Led by a stellar team of Virtual Production Specialists – MESH are putting real-world virtual production experience in the hands of users. Sohonet speaks to its founders.
MESH is a team of virtual production specialists with the experience and contacts to launch a virtual production project in as little as six weeks. Among other services they provide a breakdown of scripts to identify virtual production opportunities that make sense creatively and financially. They match meaningful competitive bids from vendors to project requirements and help develop a show’s virtual production department by matchmaking crew to the project and delivering detailed budget overviews.
With a dozen years post-production experience that include Netflix and Disney, Co-Founder James Blevins served as post production supervisor on The Mandalorian. Co-Founder Ben Baker is an Epic Games Unreal Fellow and previously vice president of Studio Services at HBO. Recently, MESH worked on the virtual production for Francis Ford Coppola’s latest project Megalopolis. They share their insights here.
“You’ve got an entire industry trying to stand up a new workflow and work out what it means for their business with a lot of gaps in their knowledge,” Blevins and Baker say. “They don’t know how to put all the elements together, or how to interact with vendors, and they can’t find the right talent. Establishing this at the start-up phase of a show is where we can help.
“In particular, there’s a lack of access to talent in the market. That means that the entire industry only has the capacity to take on four to five AAA-class virtual production shows at any one time.

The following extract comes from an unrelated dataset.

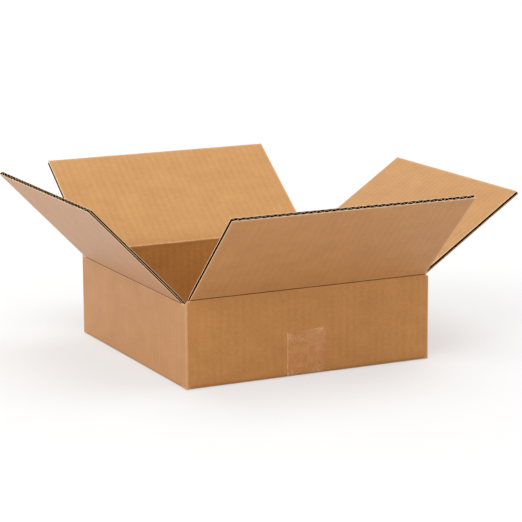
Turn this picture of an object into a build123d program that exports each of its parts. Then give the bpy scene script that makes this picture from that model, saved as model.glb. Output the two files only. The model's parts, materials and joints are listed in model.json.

There are many stages out there, with more coming daily, but studios are crying out for talent who can successfully work in this way.
“We are generally hired by VFX supervisors to help them navigate through a virtual production project, but we see a growing trend in art departments using virtual production very effectively and we want to encourage that too.
The duo notes, “It’s quite simple; schedule, budget, breakdowns, vendors, crew. The principles are the same as in ‘normal’ production, but with virtual production the conversation is driven by creating a schedule, which creates a cadence of delivery and involvement and note-giving for all assets. This requires that people come together in prep in a way that will be unfamiliar to many and may be outside the comfort zone. It also requires that you pay them for their time.
The breakdowns are next and the discovery of ‘what’s in the scene’. That reveals where virtual production can really be of value to our clients. The breakdowns also help unify all the different bid structures into a cohesive, comparable whole.
The biggest hurdles that productions are facing is crewing. This is where we have a real advantage. Between James’ connection to the original The Mandalorian crew, and Ben’s access to the Unreal Fellowship graduate pool through the fellowship alumni Slack, we punch above our weight in our ability to pull staff together in difficult places. It also means we really go down the wormhole into local unreal operator Discords and user groups to find the perfect people for our clients, wherever they are in the world.
Once the production team – VFX supervisors, line producers, etc., have done a few jobs – they may not need someone to hold their hand. In two years, all of this will be a general skill set with which the industry will be much more comfortable. As it stands today it is a bit of an arm wrestle. MESH is here to ensure a smooth transition.”